--- BEGIN Available data ---

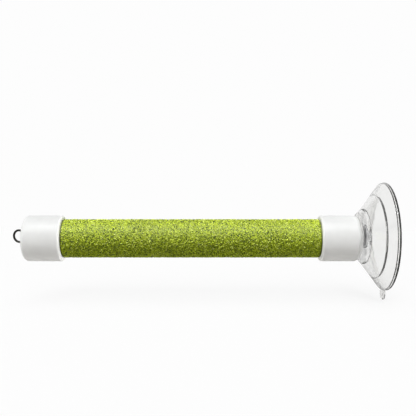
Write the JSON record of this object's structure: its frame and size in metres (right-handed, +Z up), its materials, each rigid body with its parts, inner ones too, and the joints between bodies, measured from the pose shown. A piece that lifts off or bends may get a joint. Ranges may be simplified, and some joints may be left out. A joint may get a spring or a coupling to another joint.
{
  "type": "bird perch",
  "caption": "Round grit-covered window perch for small birds, held to glass by a clear suction cup, with end caps and a wire eye for toys.",
  "frame": {"origin": "centre of the suction cup's rim, on the glass", "axes": "+X along the stud, into the glass; +Z up, with the pull tab hanging down; the perch reaches to -X"},
  "size_m": [0.272, 0.0784, 0.0856],
  "materials": {
    "clear_vinyl": "glossy clear",
    "white_pvc": "satin",
    "green_grit": "rough sand grains",
    "steel": "bright zinc",
    "dark_steel": "dark polished wire",
    "nylon": "satin"
  },
  "bodies": {
    "cup": {"suction_cup": "clear_vinyl"},
    "stud": {"cup_stud": "steel", "cup_washer": "steel", "cup_lock_nut": "steel", "cup_nut_insert": "nylon"},
    "perch": {"mount_cap": "white_pvc", "core_tube": "white_pvc", "grit_sleeve": "green_grit", "toy_cap": "white_pvc"},
    "eye": {"eye_bolt": "dark_steel", "eye_washer": "steel", "eye_lock_nut": "steel", "eye_nut_insert": "nylon"}
  },
  "joints": [
    {"name": "cup_press", "type": "slide", "parent": "cup", "child": "stud", "axis": [1, 0, 0], "range_m": [0, 0.008], "stiffness_N_per_m": 3500, "deforming": ["suction_cup"]},
    {"name": "perch_turn", "type": "hinge", "parent": "stud", "child": "perch", "pos_m": [-0.022, 0, 0], "axis": [1, 0, 0], "continuous": true},
    {"name": "eye_swivel", "type": "hinge", "parent": "perch", "child": "eye", "pos_m": [-0.2607, 0, 0], "axis": [1, 0, 0], "continuous": true}
  ]
}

--- END Available data ---

→ Given exercise: Show the data once more, exactly as it was written.

→ Correct output:
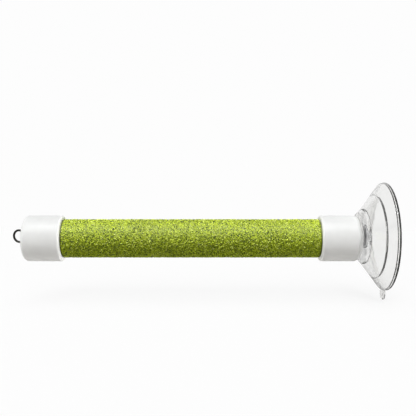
Write the JSON record of this object's structure: its frame and size in metres (right-handed, +Z up), its materials, each rigid body with its parts, inner ones too, and the joints between bodies, measured from the pose shown. A piece that lifts off or bends may get a joint. Ranges may be simplified, and some joints may be left out. A joint may get a spring or a coupling to another joint.
{
  "type": "bird perch",
  "caption": "Round grit-covered window perch for small birds, held to glass by a clear suction cup, with end caps and a wire eye for toys.",
  "frame": {"origin": "centre of the suction cup's rim, on the glass", "axes": "+X along the stud, into the glass; +Z up, with the pull tab hanging down; the perch reaches to -X"},
  "size_m": [0.272, 0.0784, 0.0856],
  "materials": {
    "clear_vinyl": "glossy clear",
    "white_pvc": "satin",
    "green_grit": "rough sand grains",
    "steel": "bright zinc",
    "dark_steel": "dark polished wire",
    "nylon": "satin"
  },
  "bodies": {
    "cup": {"suction_cup": "clear_vinyl"},
    "stud": {"cup_stud": "steel", "cup_washer": "steel", "cup_lock_nut": "steel", "cup_nut_insert": "nylon"},
    "perch": {"mount_cap": "white_pvc", "core_tube": "white_pvc", "grit_sleeve": "green_grit", "toy_cap": "white_pvc"},
    "eye": {"eye_bolt": "dark_steel", "eye_washer": "steel", "eye_lock_nut": "steel", "eye_nut_insert": "nylon"}
  },
  "joints": [
    {"name": "cup_press", "type": "slide", "parent": "cup", "child": "stud", "axis": [1, 0, 0], "range_m": [0, 0.008], "stiffness_N_per_m": 3500, "deforming": ["suction_cup"]},
    {"name": "perch_turn", "type": "hinge", "parent": "stud", "child": "perch", "pos_m": [-0.022, 0, 0], "axis": [1, 0, 0], "continuous": true},
    {"name": "eye_swivel", "type": "hinge", "parent": "perch", "child": "eye", "pos_m": [-0.2607, 0, 0], "axis": [1, 0, 0], "continuous": true}
  ]
}